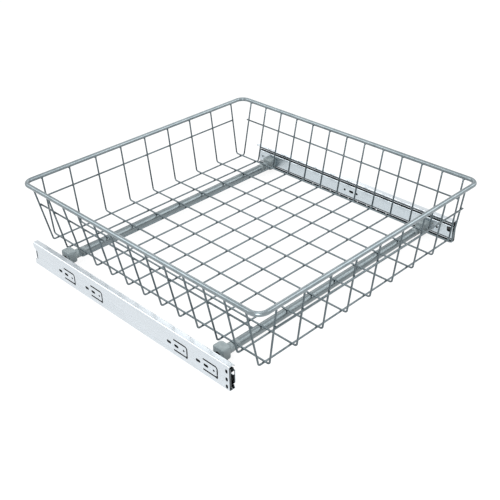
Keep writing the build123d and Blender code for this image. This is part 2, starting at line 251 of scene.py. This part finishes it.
# Mid wires: one straight steel wire half-way up each wall, cut 1 mm past the last wall
# wire. The side ones are welded inside their wall and the end ones outside.
side_wires = ("left_mid_wire", "right_mid_wire")
end_wires = ("front_mid_wire", "back_mid_wire")
mid_lines = {}
for name in side_wires + end_wires:
    low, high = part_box(name)
    hub = (low + high) / 2
    along = lengthways if name in side_wires else sideways
    half = along.dot(high - low) / 2
    mid_lines[name] = hub
    piece = rod("coated_" + name, [hub - along * half, hub + along * half], wire_r, up)
    piece.data.materials.append(silver)
    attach(piece, "basket")
    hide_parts(name)


# Weld spots: where two wires cross, resistance welding squeezes a little steel out of
# the joint. Where wires end under the rim, the weld is a small collar.
lot = Random(7)
smallest_share, largest_share = 0.92, 1.08
bead_sides = 12
bead_rows = 7
# Radius and depth of a weld on the floor, half-way up a wall and under the rim.
floor_bead = (2.1 * mm, 0.9 * mm)
wall_bead = (2.0 * mm, 0.9 * mm)
collar = (2.5 * mm, 1.6 * mm)
collar_in = 1.1 * mm
collar_down = 4.1 * mm
bead_points = []
bead_faces = []


def weld(spot, across, radius, depth):
    """A squashed bead at a joint; across is the line from one wire to the other."""
    turn = across.to_track_quat("Z", "Y")
    wide = radius * lot.uniform(smallest_share, largest_share)
    long = radius * lot.uniform(smallest_share, largest_share)
    first = len(bead_points)
    for row in range(bead_rows):
        tilt = pi * (row + 0.5) / bead_rows
        for k in range(bead_sides):
            swing = 2 * pi * k / bead_sides
            point = Vector((wide * sin(tilt) * cos(swing), long * sin(tilt) * sin(swing),
                            depth * cos(tilt)))
            bead_points.append(spot + turn @ point)
    for row in range(bead_rows - 1):
        for k in range(bead_sides):
            one = first + row * bead_sides
            j = (k + 1) % bead_sides
            bead_faces.append((one + k, one + bead_sides + k, one + bead_sides + j, one + j))
    last = first + (bead_rows - 1) * bead_sides
    bead_faces.append(tuple(range(first, first + bead_sides)))
    bead_faces.append(tuple(range(last, last + bead_sides))[::-1])


for x in long_places:
    for y in cross_places:
        weld(Vector((x, y, long_floor - wire_r)), up, *floor_bead)
for name, hub in mid_lines.items():
    side = -1 if name.startswith(("left", "front")) else 1
    if name in side_wires:
        slope = Vector((side * (cross_top - cross_foot), 0, rim_z - cross_floor)).normalized()
        out = Vector((side * slope.z, 0, -side * slope.x))
        under_rim = middle.x + side * (rim_x - collar_in)
        for y in cross_places:
            weld(Vector((hub.x, y, hub.z)) + out * wire_r, out, *wall_bead)
            weld(Vector((under_rim, y, rim_z - collar_down)), slope, *collar)
    else:
        slope = Vector((0, side * (long_top - long_foot), rim_z - long_floor)).normalized()
        out = Vector((0, side * slope.z, -side * slope.y))
        under_rim = middle.y + side * (rim_y - collar_in)
        for x in long_places:
            weld(Vector((x, hub.y, hub.z)) - out * wire_r, out, *wall_bead)
            weld(Vector((x, under_rim, rim_z - collar_down)), slope, *collar)
spots = bpy.data.meshes.new("beads")
spots.from_pydata(bead_points, [], bead_faces)
bead_mesh = bmesh.new()
bead_mesh.from_mesh(spots)
bpy.data.meshes.remove(spots)
beads = made("weld_spots", bead_mesh)
beads.data.materials.append(silver)
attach(beads, "basket")


# Cross tubes: two 16 mm steel tubes across the underside. The long wires sink into
# shallow notches and are welded there; the tubes carry the same coating, rougher, and
# painted a tone between the rim's and the wires' as their light and shade.
def dress(name, material):
    """Gives a CAD node its finish."""
    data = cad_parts[name].data
    data.materials.clear()
    data.materials.append(material)


satin, tree, shader, place = finish_of("tube coating", (0.2, 0.237, 0.25),
                                       metallic=0.9, roughness=0.34)
tones(tree, shader, grain(tree, place, 40), (0.185, 0.222, 0.235), (0.215, 0.252, 0.265))
gloss(tree, shader, grain(tree, place, 400), low=0.3, high=0.4)
relief(tree, shader, grain(tree, place, 500), depth=0.03 * mm, strength=0.3)
for name in ("front_tube", "rear_tube"):
    dress(name, satin)


# End fittings: moulded nylon blocks plugged into the tubes. Grey with a fine moulded
# grain. Shade is painted near black in the deep round recess and the screw hole.
pocket_r = 6.35 * mm
recess_shade = (0.03, 0.034, 0.035)
both_sides = ("left_", "right_")


def maths(tree, operation, *numbers):
    """One Math node; each number is a value or a socket."""
    node = tree.nodes.new("ShaderNodeMath")
    node.operation = operation
    for socket, number in zip(node.inputs, numbers):
        if isinstance(number, (int, float)):
            socket.default_value = number
        else:
            tree.links.new(number, socket)
    return node.outputs["Value"]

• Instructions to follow
Print, please, the lines above from the very first through the one that holds "bead_faces = []", both included, word for word and with nothing else.

• Answer to the problem
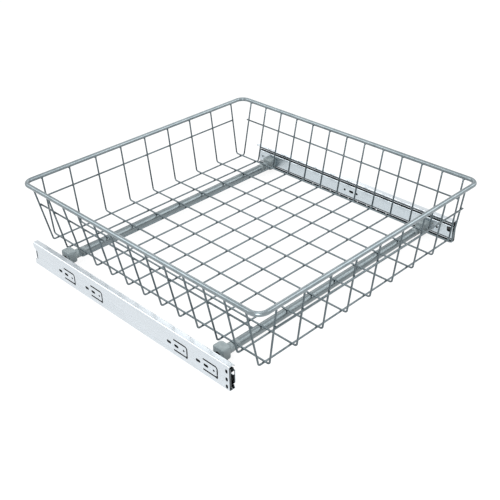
Keep writing the build123d and Blender code for this image. This is part 2, starting at line 251 of scene.py. This part finishes it.
# Mid wires: one straight steel wire half-way up each wall, cut 1 mm past the last wall
# wire. The side ones are welded inside their wall and the end ones outside.
side_wires = ("left_mid_wire", "right_mid_wire")
end_wires = ("front_mid_wire", "back_mid_wire")
mid_lines = {}
for name in side_wires + end_wires:
    low, high = part_box(name)
    hub = (low + high) / 2
    along = lengthways if name in side_wires else sideways
    half = along.dot(high - low) / 2
    mid_lines[name] = hub
    piece = rod("coated_" + name, [hub - along * half, hub + along * half], wire_r, up)
    piece.data.materials.append(silver)
    attach(piece, "basket")
    hide_parts(name)


# Weld spots: where two wires cross, resistance welding squeezes a little steel out of
# the joint. Where wires end under the rim, the weld is a small collar.
lot = Random(7)
smallest_share, largest_share = 0.92, 1.08
bead_sides = 12
bead_rows = 7
# Radius and depth of a weld on the floor, half-way up a wall and under the rim.
floor_bead = (2.1 * mm, 0.9 * mm)
wall_bead = (2.0 * mm, 0.9 * mm)
collar = (2.5 * mm, 1.6 * mm)
collar_in = 1.1 * mm
collar_down = 4.1 * mm
bead_points = []
bead_faces = []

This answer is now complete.